══ Provided material ══

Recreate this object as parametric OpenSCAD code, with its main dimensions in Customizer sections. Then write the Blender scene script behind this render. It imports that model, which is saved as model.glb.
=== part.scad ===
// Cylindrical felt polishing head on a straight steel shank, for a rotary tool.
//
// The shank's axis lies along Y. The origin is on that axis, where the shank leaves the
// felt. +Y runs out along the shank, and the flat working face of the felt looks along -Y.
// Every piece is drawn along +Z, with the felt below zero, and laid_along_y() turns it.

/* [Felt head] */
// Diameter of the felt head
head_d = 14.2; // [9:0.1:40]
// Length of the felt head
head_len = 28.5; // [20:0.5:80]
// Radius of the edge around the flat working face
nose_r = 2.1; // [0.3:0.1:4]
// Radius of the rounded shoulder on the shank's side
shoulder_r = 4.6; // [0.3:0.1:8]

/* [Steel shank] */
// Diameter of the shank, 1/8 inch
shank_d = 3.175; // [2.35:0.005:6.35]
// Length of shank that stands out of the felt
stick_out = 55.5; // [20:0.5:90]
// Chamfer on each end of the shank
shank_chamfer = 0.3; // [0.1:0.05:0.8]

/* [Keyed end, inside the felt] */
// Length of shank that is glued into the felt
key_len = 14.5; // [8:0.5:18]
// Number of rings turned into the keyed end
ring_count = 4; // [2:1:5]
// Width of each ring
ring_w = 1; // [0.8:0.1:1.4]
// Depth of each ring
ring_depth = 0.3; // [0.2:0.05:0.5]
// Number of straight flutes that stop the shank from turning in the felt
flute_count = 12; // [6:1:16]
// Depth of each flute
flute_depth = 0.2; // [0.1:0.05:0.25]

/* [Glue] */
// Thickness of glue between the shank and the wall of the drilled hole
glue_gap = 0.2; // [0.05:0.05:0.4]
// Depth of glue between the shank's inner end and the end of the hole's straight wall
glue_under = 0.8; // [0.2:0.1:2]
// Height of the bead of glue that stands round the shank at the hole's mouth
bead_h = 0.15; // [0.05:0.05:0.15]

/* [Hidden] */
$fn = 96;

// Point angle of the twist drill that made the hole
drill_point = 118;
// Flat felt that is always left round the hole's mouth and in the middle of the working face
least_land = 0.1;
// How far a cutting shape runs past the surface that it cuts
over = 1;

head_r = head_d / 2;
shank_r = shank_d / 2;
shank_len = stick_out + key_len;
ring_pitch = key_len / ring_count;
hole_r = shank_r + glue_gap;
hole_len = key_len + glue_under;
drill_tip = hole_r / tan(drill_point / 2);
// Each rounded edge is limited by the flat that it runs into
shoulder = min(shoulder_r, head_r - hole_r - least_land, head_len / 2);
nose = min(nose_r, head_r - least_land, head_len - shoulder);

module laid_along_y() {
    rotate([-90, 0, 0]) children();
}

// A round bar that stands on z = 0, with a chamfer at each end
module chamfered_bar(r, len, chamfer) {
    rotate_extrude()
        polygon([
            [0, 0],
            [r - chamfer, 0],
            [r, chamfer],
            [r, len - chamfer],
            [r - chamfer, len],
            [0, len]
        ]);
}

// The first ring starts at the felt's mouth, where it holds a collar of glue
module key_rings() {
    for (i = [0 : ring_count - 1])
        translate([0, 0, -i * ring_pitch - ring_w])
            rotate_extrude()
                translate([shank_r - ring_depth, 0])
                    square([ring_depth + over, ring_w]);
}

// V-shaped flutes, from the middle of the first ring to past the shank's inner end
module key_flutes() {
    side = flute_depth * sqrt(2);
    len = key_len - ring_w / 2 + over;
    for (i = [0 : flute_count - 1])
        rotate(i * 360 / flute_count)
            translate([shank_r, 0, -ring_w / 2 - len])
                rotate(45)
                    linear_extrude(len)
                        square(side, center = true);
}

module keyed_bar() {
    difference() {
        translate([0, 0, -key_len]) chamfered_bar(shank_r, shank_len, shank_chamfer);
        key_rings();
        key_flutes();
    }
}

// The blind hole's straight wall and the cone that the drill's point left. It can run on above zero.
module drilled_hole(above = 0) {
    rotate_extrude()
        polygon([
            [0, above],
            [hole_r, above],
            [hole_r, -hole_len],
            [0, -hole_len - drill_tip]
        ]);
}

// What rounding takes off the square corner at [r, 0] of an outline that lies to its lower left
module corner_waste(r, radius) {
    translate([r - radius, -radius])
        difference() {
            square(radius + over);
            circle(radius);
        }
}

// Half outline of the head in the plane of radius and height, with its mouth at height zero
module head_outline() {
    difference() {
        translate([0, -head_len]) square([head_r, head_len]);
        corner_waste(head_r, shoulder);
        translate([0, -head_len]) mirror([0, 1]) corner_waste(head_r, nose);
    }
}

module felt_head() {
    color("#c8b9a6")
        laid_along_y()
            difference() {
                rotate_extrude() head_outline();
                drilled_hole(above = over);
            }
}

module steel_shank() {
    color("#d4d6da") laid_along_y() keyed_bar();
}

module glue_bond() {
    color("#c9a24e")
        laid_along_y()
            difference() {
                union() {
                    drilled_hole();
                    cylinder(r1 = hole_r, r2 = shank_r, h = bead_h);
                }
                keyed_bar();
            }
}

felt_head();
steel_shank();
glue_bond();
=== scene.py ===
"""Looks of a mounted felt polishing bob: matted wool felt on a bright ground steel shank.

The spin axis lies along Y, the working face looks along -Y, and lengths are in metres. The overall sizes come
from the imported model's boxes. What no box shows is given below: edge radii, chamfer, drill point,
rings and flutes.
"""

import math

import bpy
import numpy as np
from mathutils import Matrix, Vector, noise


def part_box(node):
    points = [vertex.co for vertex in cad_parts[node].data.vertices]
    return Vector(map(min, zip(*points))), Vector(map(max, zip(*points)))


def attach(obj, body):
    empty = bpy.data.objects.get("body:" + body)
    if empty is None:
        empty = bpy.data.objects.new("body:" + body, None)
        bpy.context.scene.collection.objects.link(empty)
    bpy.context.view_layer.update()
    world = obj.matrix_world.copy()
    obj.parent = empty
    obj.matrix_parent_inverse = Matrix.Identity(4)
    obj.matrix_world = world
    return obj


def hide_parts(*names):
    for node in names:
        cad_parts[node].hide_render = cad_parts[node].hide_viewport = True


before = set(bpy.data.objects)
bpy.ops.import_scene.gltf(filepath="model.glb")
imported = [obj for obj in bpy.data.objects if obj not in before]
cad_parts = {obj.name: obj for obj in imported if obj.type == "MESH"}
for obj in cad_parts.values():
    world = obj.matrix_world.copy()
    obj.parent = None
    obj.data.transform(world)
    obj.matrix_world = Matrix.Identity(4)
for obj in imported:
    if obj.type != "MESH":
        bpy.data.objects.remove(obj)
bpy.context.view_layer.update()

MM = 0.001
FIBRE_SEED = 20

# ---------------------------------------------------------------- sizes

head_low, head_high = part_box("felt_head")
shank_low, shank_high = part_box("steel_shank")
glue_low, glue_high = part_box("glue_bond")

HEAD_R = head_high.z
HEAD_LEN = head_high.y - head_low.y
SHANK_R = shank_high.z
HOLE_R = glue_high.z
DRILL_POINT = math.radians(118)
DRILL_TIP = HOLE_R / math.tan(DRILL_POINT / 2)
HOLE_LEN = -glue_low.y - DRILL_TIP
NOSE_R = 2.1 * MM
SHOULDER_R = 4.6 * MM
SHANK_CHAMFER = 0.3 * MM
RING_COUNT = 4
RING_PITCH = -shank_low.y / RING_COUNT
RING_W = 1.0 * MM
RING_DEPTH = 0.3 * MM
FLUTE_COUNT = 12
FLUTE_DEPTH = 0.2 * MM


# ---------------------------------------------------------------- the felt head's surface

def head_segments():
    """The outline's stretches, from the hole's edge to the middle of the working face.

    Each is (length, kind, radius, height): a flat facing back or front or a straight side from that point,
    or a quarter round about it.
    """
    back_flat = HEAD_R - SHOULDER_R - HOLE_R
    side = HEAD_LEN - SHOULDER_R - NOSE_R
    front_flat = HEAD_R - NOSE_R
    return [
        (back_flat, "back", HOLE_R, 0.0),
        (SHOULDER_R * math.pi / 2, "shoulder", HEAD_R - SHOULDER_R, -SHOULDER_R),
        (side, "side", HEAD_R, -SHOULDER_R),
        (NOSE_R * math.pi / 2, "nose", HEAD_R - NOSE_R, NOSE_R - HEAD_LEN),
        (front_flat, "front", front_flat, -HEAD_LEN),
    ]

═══

■ **What to work on**: Return exactly the opening lines of the listing above, ending with the line that has "bead_h = 0.15; // [0.05:0.05:0.15]".

■ **Result**:
Recreate this object as parametric OpenSCAD code, with its main dimensions in Customizer sections. Then write the Blender scene script behind this render. It imports that model, which is saved as model.glb.
=== part.scad ===
// Cylindrical felt polishing head on a straight steel shank, for a rotary tool.
//
// The shank's axis lies along Y. The origin is on that axis, where the shank leaves the
// felt. +Y runs out along the shank, and the flat working face of the felt looks along -Y.
// Every piece is drawn along +Z, with the felt below zero, and laid_along_y() turns it.

/* [Felt head] */
// Diameter of the felt head
head_d = 14.2; // [9:0.1:40]
// Length of the felt head
head_len = 28.5; // [20:0.5:80]
// Radius of the edge around the flat working face
nose_r = 2.1; // [0.3:0.1:4]
// Radius of the rounded shoulder on the shank's side
shoulder_r = 4.6; // [0.3:0.1:8]

/* [Steel shank] */
// Diameter of the shank, 1/8 inch
shank_d = 3.175; // [2.35:0.005:6.35]
// Length of shank that stands out of the felt
stick_out = 55.5; // [20:0.5:90]
// Chamfer on each end of the shank
shank_chamfer = 0.3; // [0.1:0.05:0.8]

/* [Keyed end, inside the felt] */
// Length of shank that is glued into the felt
key_len = 14.5; // [8:0.5:18]
// Number of rings turned into the keyed end
ring_count = 4; // [2:1:5]
// Width of each ring
ring_w = 1; // [0.8:0.1:1.4]
// Depth of each ring
ring_depth = 0.3; // [0.2:0.05:0.5]
// Number of straight flutes that stop the shank from turning in the felt
flute_count = 12; // [6:1:16]
// Depth of each flute
flute_depth = 0.2; // [0.1:0.05:0.25]

/* [Glue] */
// Thickness of glue between the shank and the wall of the drilled hole
glue_gap = 0.2; // [0.05:0.05:0.4]
// Depth of glue between the shank's inner end and the end of the hole's straight wall
glue_under = 0.8; // [0.2:0.1:2]
// Height of the bead of glue that stands round the shank at the hole's mouth
bead_h = 0.15; // [0.05:0.05:0.15]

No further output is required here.